[begin Extracted records]

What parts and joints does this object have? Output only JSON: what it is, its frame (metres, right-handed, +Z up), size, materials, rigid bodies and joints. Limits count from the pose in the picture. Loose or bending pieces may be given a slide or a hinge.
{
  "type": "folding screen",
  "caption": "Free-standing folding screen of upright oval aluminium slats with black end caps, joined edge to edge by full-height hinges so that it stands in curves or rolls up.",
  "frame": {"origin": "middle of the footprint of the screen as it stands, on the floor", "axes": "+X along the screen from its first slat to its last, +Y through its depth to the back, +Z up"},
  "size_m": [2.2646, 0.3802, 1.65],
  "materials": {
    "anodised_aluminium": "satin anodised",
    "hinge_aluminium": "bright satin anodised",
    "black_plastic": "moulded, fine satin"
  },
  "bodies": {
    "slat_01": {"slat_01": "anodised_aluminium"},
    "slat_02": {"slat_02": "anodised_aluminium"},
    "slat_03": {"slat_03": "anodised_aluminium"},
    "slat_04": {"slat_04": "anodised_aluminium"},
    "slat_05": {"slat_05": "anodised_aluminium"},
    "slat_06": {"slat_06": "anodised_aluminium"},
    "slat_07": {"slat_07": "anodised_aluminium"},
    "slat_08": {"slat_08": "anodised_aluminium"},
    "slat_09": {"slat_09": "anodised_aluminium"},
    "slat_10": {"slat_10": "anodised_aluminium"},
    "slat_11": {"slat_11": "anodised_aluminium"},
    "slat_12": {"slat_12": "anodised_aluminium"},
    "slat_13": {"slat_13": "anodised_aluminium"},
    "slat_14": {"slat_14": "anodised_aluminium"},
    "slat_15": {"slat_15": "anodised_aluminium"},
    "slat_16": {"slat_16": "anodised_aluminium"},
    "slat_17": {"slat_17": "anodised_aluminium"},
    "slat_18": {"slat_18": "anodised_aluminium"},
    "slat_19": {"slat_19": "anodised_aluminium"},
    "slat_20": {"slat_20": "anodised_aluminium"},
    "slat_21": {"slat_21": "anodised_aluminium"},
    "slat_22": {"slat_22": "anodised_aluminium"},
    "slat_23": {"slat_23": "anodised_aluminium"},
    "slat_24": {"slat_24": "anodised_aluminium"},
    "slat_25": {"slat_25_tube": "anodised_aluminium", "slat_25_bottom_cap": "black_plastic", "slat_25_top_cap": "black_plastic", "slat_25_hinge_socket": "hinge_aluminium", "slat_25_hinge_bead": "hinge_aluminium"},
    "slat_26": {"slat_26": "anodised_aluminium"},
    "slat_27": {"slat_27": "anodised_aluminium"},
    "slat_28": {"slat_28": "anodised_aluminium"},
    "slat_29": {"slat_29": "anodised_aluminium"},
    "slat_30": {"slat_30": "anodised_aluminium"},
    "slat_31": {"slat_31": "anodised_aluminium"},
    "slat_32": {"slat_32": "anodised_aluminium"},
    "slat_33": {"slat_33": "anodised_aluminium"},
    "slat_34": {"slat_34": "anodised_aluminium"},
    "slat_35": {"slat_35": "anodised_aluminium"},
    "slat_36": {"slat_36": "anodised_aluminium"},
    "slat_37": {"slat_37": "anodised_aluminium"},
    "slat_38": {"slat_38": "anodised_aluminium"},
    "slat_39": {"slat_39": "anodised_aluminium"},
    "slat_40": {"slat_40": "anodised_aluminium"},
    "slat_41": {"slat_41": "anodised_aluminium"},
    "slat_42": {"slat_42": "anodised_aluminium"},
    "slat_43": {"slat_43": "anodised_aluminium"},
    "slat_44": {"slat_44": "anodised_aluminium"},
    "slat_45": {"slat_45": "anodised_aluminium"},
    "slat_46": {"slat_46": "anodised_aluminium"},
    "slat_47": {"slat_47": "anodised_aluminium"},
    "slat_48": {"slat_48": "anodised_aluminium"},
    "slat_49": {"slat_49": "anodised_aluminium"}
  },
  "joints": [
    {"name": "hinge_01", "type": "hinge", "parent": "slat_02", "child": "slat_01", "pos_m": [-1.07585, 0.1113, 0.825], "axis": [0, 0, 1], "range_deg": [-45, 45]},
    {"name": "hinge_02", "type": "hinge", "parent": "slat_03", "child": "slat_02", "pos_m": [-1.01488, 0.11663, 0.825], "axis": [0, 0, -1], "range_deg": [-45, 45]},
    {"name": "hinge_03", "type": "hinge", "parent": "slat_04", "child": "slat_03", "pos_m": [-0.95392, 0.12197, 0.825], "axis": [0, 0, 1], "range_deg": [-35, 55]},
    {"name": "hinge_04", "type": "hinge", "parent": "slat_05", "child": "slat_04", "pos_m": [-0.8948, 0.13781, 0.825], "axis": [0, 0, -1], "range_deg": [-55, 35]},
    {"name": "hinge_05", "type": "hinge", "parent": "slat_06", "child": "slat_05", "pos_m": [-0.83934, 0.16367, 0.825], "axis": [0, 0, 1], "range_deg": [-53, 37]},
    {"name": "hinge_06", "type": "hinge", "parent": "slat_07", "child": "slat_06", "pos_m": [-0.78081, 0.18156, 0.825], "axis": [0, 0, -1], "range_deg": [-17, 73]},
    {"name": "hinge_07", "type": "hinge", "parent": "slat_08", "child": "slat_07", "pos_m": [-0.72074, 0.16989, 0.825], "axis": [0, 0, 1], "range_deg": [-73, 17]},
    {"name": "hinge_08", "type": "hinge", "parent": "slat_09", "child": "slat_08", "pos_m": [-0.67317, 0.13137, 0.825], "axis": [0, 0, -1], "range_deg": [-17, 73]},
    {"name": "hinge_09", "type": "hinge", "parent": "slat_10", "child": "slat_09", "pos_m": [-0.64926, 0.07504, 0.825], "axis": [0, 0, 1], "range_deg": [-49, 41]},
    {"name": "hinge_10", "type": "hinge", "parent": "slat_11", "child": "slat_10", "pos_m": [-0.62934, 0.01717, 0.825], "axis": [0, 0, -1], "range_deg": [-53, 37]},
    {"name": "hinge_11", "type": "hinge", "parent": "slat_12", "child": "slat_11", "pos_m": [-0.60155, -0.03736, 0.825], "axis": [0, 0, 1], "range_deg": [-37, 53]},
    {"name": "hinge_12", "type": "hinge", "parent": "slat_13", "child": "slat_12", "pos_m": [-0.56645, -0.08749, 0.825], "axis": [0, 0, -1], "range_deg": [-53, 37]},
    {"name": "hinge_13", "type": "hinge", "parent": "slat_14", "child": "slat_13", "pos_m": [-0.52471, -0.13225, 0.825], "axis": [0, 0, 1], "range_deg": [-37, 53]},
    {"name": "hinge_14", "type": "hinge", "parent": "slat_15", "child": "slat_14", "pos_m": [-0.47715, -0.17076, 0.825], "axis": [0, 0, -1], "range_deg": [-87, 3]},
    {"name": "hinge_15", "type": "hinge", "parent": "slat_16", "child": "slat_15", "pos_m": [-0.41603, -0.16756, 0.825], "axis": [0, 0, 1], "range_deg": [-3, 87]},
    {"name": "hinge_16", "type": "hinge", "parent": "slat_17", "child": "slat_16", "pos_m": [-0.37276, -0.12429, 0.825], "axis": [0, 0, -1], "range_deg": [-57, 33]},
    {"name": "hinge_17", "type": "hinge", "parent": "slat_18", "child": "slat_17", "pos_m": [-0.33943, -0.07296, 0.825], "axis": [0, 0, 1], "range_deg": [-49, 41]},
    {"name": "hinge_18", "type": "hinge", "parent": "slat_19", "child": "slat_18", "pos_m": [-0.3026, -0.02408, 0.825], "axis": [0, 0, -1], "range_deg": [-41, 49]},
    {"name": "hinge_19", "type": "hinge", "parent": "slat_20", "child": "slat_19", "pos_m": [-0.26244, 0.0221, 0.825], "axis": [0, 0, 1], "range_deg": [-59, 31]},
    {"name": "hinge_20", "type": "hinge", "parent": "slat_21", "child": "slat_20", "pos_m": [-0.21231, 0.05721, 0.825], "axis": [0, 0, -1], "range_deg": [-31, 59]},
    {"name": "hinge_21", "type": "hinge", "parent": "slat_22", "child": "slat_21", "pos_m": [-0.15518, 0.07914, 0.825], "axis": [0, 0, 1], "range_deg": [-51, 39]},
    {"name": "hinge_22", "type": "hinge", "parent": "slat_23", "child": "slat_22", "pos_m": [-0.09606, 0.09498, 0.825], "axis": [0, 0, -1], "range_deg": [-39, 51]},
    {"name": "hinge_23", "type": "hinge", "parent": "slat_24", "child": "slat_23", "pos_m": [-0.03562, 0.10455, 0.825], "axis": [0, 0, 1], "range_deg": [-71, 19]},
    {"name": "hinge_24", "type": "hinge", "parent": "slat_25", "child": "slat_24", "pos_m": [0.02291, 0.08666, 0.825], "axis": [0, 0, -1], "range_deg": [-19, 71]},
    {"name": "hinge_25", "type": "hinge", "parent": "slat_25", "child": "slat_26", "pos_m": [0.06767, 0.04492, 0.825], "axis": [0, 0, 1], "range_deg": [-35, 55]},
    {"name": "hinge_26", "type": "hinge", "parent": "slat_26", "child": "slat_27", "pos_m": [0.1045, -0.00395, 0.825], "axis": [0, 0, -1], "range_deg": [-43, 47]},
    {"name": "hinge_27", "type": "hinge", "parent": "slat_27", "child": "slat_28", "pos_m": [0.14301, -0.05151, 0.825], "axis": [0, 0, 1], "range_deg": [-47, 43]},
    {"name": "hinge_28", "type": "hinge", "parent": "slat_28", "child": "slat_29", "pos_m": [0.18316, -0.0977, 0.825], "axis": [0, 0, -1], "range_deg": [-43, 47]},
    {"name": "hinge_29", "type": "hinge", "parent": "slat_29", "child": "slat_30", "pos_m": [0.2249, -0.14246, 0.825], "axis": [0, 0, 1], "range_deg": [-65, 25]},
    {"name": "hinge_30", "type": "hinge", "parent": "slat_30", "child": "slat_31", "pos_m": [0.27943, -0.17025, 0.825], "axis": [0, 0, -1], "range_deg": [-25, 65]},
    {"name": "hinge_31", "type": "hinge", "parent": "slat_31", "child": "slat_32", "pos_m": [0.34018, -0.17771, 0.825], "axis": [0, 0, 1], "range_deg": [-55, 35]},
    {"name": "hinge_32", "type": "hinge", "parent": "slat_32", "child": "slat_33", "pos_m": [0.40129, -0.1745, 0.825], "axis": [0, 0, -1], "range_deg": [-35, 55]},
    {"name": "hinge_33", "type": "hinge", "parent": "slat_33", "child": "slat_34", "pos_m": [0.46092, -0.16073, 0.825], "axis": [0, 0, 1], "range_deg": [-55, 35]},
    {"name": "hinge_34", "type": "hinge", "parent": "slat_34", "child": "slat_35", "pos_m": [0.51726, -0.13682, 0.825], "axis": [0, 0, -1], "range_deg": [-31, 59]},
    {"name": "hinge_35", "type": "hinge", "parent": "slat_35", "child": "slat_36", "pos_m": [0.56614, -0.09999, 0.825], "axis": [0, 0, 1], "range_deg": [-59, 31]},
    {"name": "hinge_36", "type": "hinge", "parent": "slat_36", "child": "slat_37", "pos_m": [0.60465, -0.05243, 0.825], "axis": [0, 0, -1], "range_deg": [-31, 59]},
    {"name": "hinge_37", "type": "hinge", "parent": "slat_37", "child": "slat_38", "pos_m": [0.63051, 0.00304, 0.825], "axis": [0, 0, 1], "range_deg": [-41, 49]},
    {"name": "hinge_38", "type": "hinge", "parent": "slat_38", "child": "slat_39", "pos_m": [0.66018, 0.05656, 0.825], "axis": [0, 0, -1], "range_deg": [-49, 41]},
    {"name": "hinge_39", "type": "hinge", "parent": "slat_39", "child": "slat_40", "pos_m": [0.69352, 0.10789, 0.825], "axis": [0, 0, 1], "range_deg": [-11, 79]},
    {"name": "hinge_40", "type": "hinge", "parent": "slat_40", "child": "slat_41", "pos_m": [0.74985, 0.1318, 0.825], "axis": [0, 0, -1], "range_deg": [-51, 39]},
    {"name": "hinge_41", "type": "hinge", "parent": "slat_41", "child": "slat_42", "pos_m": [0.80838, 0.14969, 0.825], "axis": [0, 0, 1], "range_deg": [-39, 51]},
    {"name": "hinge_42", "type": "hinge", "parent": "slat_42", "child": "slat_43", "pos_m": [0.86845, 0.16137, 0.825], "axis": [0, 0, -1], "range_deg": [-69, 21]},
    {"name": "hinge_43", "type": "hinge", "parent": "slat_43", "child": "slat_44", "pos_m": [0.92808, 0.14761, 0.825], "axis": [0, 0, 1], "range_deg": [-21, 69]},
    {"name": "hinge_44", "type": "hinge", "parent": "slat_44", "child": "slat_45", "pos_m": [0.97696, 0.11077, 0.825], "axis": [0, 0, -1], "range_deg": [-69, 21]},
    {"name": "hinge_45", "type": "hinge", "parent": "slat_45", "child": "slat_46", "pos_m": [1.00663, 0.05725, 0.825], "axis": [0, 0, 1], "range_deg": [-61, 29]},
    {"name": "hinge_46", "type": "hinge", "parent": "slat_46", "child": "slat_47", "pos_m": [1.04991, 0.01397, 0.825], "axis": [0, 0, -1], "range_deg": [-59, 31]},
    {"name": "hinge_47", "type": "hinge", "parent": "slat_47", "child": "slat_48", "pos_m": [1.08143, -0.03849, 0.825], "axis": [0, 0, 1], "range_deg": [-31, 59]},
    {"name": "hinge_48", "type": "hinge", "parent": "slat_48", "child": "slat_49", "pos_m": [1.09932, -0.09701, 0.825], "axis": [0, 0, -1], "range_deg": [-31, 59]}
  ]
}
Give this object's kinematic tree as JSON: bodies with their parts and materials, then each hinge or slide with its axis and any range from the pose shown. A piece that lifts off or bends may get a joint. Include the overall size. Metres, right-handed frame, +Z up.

[end Extracted records]

Your instructions: From the listing above, copy every line that includes the word "with".

Finished task:
  "caption": "Free-standing folding screen of upright oval aluminium slats with black end caps, joined edge to edge by full-height hinges so that it stands in curves or rolls up.",
Give this object's kinematic tree as JSON: bodies with their parts and materials, then each hinge or slide with its axis and any range from the pose shown. A piece that lifts off or bends may get a joint. Include the overall size. Metres, right-handed frame, +Z up.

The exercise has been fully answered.